Why didn’t Y2K problem end the world?

583 views

Why didn’t Y2K problem end the world?

In: Engineering

8 Answers

Anonymous 0 Comments

The problem was the worry that the change in date would cause problems for computer equipment – that older systems that only saved the date in a two digit format would throw an error when the date tried to count above the maximum value of ’99’, and would fail rather than rolling back to ’00’.

If this error happened somewhere important – the software running banking transactions for example, or coordinating the power grid – then there could be serious problems until it was repaired.
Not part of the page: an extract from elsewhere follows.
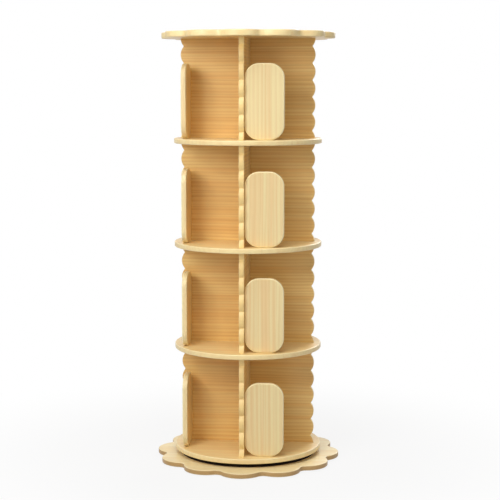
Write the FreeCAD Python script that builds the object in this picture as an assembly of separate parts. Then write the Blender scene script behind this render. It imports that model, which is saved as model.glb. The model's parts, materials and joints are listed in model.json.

The reason nothing much actually happened? Ultimately because we were well prepared.
The problem had been long identified, so the majority of modern tech at that point was immune to the problem anyway – with the date being stored as four digits rather than two.
For the tech remaining, the hazards of the millenium’ bug were well broadcast, and we had all had plenty of time to test everything that needed testing, and patch anything that needed patched.

At midnight, everything ticked over correctly, and a lot of IT workers breathed a sigh of relief that they had done their job properly and fixed everything in advance, and everyone else questioned what the worry was about, as nothing actually happened…

Anonymous 0 Comments

Much of the concern was overblown.

A powerplant wouldn’t stop working because it suddenly thought it was a hundred years earlier, for example. The power would still flow.

Any systems that might have had a problem would have been worked on for months before. Switches from the savage two-digit problem were either changed to understand it meant a new century, it were changed to a more forward-thinking date use. The systems that didn’t get changed were largely found to not be critical or dramatically impacted.

There’s another potential problems as the “milliseconds since 1 January 1970” that many systems use will run out of milliseconds in 2038, if they use 32-bit integers. People are changing these systems as well.

Anonymous 0 Comments

It was barely a problem to start with. Most dates weren’t encoded with years stored as two-digit numbers. It was already much more common to store dates as UNIX timestamps, i.e., the number of seconds since the first of January 1970, for instance.

Anonymous 0 Comments

The Y2K problem wasn’t really a problem to begin with. Programs had been designed with a two digit year and there was fear that the computers would mistake 2000 as 1900 and cause glitches. Very few problems arose.

> Countries such as Italy, Russia, and South Korea had done little to prepare for Y2K. They had no more technological problems than those countries, like the U.S., that spent millions of dollars to combat the problem.

https://www.nationalgeographic.org/encyclopedia/Y2K-bug/

Anonymous 0 Comments

Because a lot of work was done to check and fix lots of software.
The risk of a serious problem was always low, but not impossible, so every reasonable means had to be taken to prevent something going wrong, otherwise companies could have lost billions in compensation claims.
In truth it brought forward investment in new solutions by a few years and made some consulting firms and contractors lots of money.

There was more potential for banking payments to be rejected due to bad dates rather than planes to fall out of the sky (in my opinion) but they landed all the planes overnight just in case.

Where I worked we had one system failure after Y2K that was due to the date programming: at the end of February the payroll went from 28 Feb 2000 to 1 March 2000. We waited a day and reset the clock. (Leap Years are divisible by 400). People had already had their February pay and we did a manual adjustment.

Anonymous 0 Comments

Once the alarm was raised loud enough that people started to take it serious, systems were tested in stimulations, code or equipment was identified as problematic and either fixed, replaced or a work around created. I was part of that effort and by the time it was ready to roll over to 2000, I was pretty confident all would be okay. I will say that we had to replace some outdated systems at our company as they absolutely failed at cut over. This would have resulted in some slowdowns in production but we would have limped along.

Anonymous 0 Comments

Because people anticipated the problem and worked hard to correct for it. It’s estimated that the world spent about $300 billion on Y2K preparation.

By the time the year 2000 actually rolled around, almost all computer systems were upgraded or patched to be Y2K compliant. There were only a few actual computer failures or errors from unpatched systems.

Anonymous 0 Comments

People saw it coming, and spent years preparing by having engineers and programmers work really hard to alter every computer still being used so that when the date changed, it’d go from 1999 to 2000, instead of 99 to 00, and cause major problems and errors.

It was a serious issue, and was treated seriously and fixed before it could cause major problems.